A Career Marked by Grit, Gold, and Adaptation
Gut-Behrami, 34, entered this season as a living legend in women’s alpine skiing. A four-time Olympian, her record includes:
- Gold in super-G at the 2022 Beijing Winter Olympics
- Bronze in downhill at 2022 and multiple World Championship medals
- Over 30 World Cup victories across super-G, downhill, and giant slalom
She had planned to retire at season’s end, ideally after one last campaign for gold on familiar terrain in Cortina d’Ampezzo, where she claimed two world titles (super-G and giant slalom) and a bronze in 2021.
Now, her career statistics stop short of a possible final medal run. The forced pause resurrects memories of previous setbacks and comebacks—a reminder of the brutal physical demands of elite ski racing.
Strategic Earthquake for Team Switzerland
Switzerland’s 2026 Olympic game plan revolved around Gut-Behrami’s unique blend of experience, consistency, and leadership. Her absence upends several core strategies:
- Gold Medal Contention: The super-G title defense evaporates—Swiss coaching staff must recalibrate who leads and anchors medal efforts.
- Mentorship Void: Younger teammates relied on Gut-Behrami’s stability and preparation, especially after recent tragedies among young skiers that have shaken the sport’s psyche. She referenced these deaths in her announcement, focusing on perspective and resilience and underscoring the fragility of the athlete’s journey.
- Pressure on Emerging Stars: Switzerland’s next generation—talents like Michelle Gisin and Corinne Suter—faces higher expectations overnight as the torch is effectively passed a year ahead of schedule.
Olympic Legacy on Hold
The Milan Cortina Games were set to be Gut-Behrami’s fourth Olympics and her most emotional, staged exactly where she clinched her most recent world titles. The anticipation of a veteran’s farewell tour is replaced by uncertainty: while she has not explicitly retired, the nature and timing of this injury make a return for 2026 highly unlikely.
Alpine skiing, particularly in Switzerland, is more than sport—it’s a national identity. Gut-Behrami’s injury is personal for fans and a challenge for federation strategists. As she recovers, Swiss team dynamics will shift, opening the floor for both heartbreak and hope.

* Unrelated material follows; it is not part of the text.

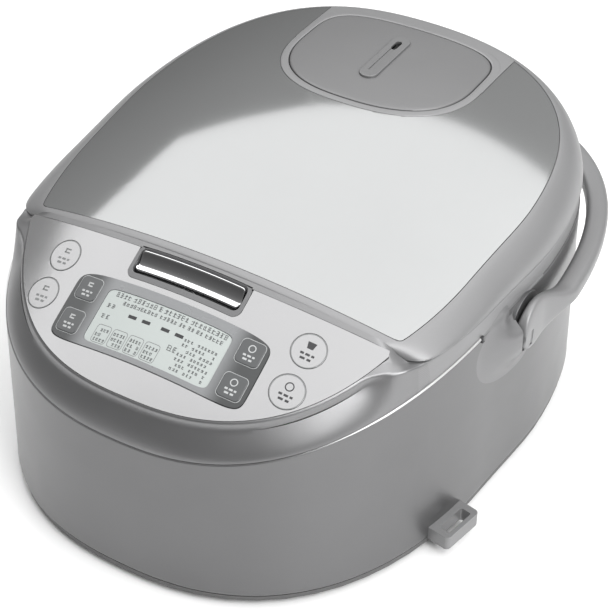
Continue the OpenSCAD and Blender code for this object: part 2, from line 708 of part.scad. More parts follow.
// Two knuckles that turn on the hinge pin, one each side of the spring
module lid_barrel() color("gray") placed() at_hinge() mirrored() difference() {
  union() {
    rod_x(barrel_r, 21.5, hinge_half);
    block([24, 2, 6], [42, lid_tail - wall, 15]);
  }
  rod_x(pin_r + run_fit, 20, 80);
}

module lid_keeper() color("silver") placed()
  block([-8, -76.3, lid_z + 2], [8, -74.8, 131]);

module inner_lid() color("lightgray") placed() at_pot() difference() {
  rotate_extrude() polygon([[0, 128], [80, 128], [84, 125.4], [96.5, 125.4], [96.5, 126.6],
    [84.6, 126.6], [80.6, 129.2], [0, 129.2]]);
  translate([0, cap_y - pot_y, 0]) disc(8, 120, 140);
  disc(5.3, 120, 135);
}

module lid_gasket() color("#e8e8e8") placed() at_pot() ring(89, 96, 122.7, 125.4);

module lid_sensor() color("silver") placed() at_pot() {
  disc(5, 127, 137);
  disc(8, 137, 141);
}

module lid_screws() color("gainsboro") placed()
  for (x = [-104, 104], y = [-40, 60]) translate([x, y, 0]) {
    disc(3, lid_z + 0.1, lid_z + 1.2);
    disc(1.5, lid_z + 1.2, lid_z + 9);
  }

// ---- Keys as separate nodes ----
module key_round_1() key(0, true);
module key_round_2() key(1, true);
module key_round_3() key(2, true);
module key_round_4() key(3, true);
module key_square_1() key(0, false);
module key_square_2() key(1, false);
module key_square_3() key(2, false);
module key_square_4() key(3, false);

// ---- Drawing ----
outer_casing();
base_plate();
rubber_feet();
base_screws();
upper_frame();
fascia_panel();
lcd_bezel();
lcd_window();
lcd_module();
control_board();
tact_switches();
power_board();
power_components();
inner_container();
heating_plate();
heater_element();
heater_posts();
side_heater();
insulation_wrap();
thermal_fuse();
power_inlet();
inlet_pins();
wiring();
hinge_bracket();
hinge_pin();
hinge_spring();
hinge_cover();
button_pocket();
handle_pivots();
spoon_bracket();
sensor_guide();
lid_cover();
lid_panel();
lid_liner();
lid_barrel();
lid_keeper();
inner_lid();
lid_gasket();
lid_sensor();
lid_screws();
steam_socket();
steam_cap();
steam_cup();
steam_gasket();
handle_bail();
release_button();
latch_hook();
key_round_1();
key_round_2();
key_round_3();
key_round_4();
key_square_1();
key_square_2();
key_square_3();
key_square_4();
sensor_cap();
sensor_spring();
inner_pot();
button_spring();
latch_bracket();
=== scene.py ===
"""A rice cooker's looks: smooth skins, materials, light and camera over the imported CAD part."""
import json
import math
import bmesh
import bpy
import numpy as np
from mathutils import Matrix, Vector


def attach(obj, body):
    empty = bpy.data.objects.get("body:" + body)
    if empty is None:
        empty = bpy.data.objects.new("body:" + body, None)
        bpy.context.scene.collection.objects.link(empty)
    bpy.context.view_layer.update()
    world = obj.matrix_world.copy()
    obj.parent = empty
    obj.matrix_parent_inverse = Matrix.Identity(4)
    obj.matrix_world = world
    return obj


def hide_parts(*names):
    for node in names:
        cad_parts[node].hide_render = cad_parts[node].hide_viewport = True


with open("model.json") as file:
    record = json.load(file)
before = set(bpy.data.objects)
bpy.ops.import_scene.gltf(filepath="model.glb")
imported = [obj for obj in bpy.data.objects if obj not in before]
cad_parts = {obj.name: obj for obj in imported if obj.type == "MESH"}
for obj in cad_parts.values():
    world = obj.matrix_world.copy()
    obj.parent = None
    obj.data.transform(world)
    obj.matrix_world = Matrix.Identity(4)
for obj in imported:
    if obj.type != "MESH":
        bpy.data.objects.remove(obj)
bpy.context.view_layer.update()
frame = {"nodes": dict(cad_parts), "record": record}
NODES = frame["nodes"]

# The part's own dimensions, in millimetres. y counts from the body's widest section, and the
# row frame's y is y + MID.
MM = 0.001
MID = -11.36
HALF_W, FRONT, REAR = 128.0, 164.0, 155.0
FLARE, SWELL, WALL = 1.02, 3.5, 2.4
BASE_Z, DECK_Z, FOOT_H = 6.5, 124.6, 3.5
SEAM_Y, SEAM_Z, SEAM_BOW, SLOPE = -87.6, 145.5, 9.2, 0.548
LID_Z, SHOULDER = 125.4, 13.0
CROWN, RISE, FALL = 13.84e-4, 0.206, 5.31e-4
FASCIA, FILM = 10.0, 1.2
POT_Y, OPENING = 24.0, 98.0
HINGE_Y, HINGE_Z = 143.5, 124.0
PIVOT_Y, PIVOT_Z, HANDLE_X, REACH, EYE_R = 8.0, 98.0, 146.4, 182.0, 14.0
CAP_Y, CAP_W, CAP_F, CAP_R, RIM = 97.0, 58.0, 51.0, 40.0, 5.0
HINGE_X, KNUCKLE = 64.0, 7.5
BUTTON_Y, SLOT_Y, TONGUE_Y = -96.0, 108, 95
FRAME_MID, LID_MID, CAP_MID = np.array([0, -20]), np.array([0, 20]), np.array([0, CAP_Y])
TILT = math.atan(SLOPE)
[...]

What Fans and Experts Are Debating Now
- Comeback Chances: Can Gut-Behrami, with a reconstructed knee and at age 35, truly return—and if so, in what role?
- Who Steps Up? With her podium consistency missing, will Suter, Gisin, or a new face claim the pressure-packed super-G and downhill slots?
- Olympic Forecasts: Does Switzerland remain a favorite for the women’s Alpine team event and speed disciplines?
The growing intensity of injuries and risks in World Cup racing and Olympic preparation is also front and center. Gut-Behrami herself used her statement to reflect on the “complex tragedy” of injury, referencing the deaths of young skiers lost to recent training crashes, and placing her own setback in a somber, but resilient, context. This larger conversation now reverberates across coaching, training safety, and the mental preparation of all elite racers.
Why This News Shakes the Entire Sport
When an icon like Lara Gut-Behrami falls, the ripple effect is massive—a story not just of one athlete, but an entire nation and field left to reimagine their Olympic dream. Her injury forces Swiss skiing into a new era sooner than expected and puts a magnifying glass on both the greatness and dangers of the sport.